- [Task instructions] Among the lines below, list those containing the string "that".

- [Data segment]
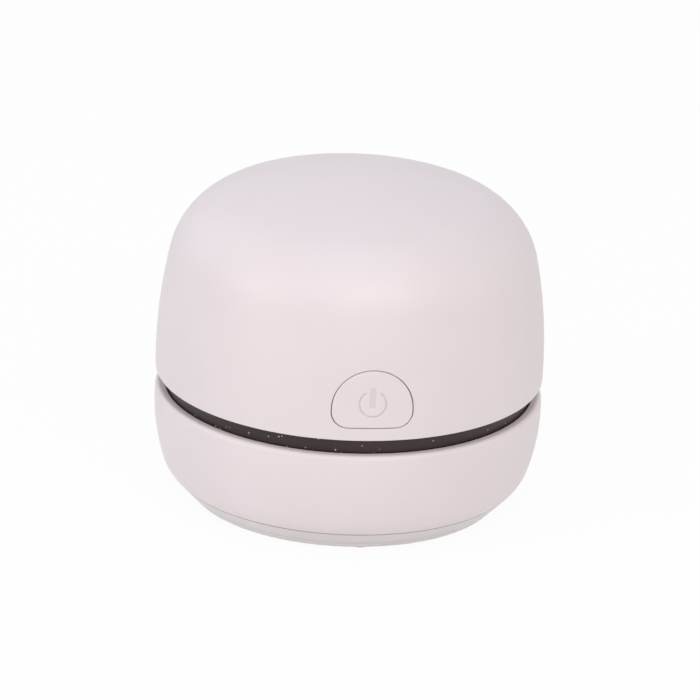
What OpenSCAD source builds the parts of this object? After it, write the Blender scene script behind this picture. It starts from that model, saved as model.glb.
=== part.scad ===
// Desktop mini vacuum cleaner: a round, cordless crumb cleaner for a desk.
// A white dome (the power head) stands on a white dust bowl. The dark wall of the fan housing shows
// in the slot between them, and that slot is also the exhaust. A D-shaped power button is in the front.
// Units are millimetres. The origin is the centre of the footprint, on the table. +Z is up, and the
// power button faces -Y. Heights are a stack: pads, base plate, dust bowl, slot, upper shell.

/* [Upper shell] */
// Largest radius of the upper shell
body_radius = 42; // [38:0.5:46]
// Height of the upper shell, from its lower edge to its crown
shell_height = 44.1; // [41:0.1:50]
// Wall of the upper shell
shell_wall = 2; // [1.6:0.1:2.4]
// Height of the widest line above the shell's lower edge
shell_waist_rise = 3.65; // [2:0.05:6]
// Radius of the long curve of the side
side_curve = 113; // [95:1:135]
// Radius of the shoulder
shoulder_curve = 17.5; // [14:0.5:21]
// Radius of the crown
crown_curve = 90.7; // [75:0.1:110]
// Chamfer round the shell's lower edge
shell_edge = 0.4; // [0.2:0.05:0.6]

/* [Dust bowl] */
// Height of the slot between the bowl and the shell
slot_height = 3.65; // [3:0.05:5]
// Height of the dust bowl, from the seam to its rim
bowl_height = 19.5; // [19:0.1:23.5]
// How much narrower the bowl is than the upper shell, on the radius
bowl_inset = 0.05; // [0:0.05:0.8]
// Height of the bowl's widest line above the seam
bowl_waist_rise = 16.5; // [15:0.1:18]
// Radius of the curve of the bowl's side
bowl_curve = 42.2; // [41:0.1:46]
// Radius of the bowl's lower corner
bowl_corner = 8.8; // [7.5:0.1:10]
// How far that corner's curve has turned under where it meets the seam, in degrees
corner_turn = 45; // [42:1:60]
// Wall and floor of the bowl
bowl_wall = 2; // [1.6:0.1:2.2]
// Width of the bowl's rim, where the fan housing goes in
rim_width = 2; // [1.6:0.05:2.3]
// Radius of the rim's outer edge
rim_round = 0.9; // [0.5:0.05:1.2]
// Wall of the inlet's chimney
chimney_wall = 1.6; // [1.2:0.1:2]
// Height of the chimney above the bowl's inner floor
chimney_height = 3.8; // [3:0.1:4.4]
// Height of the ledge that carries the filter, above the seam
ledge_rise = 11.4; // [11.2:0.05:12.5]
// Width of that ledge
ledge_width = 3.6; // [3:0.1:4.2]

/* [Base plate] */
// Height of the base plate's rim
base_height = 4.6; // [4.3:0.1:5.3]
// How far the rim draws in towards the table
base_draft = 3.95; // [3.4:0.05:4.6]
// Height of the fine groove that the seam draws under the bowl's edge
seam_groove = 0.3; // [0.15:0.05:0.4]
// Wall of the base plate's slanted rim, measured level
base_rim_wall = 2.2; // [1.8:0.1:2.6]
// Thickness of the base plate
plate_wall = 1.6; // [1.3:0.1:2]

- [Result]
What OpenSCAD source builds the parts of this object? After it, write the Blender scene script behind this picture. It starts from that model, saved as model.glb.
// in the slot between them, and that slot is also the exhaust. A D-shaped power button is in the front.
// How far that corner's curve has turned under where it meets the seam, in degrees
// Height of the ledge that carries the filter, above the seam
// Width of that ledge
// Height of the fine groove that the seam draws under the bowl's edge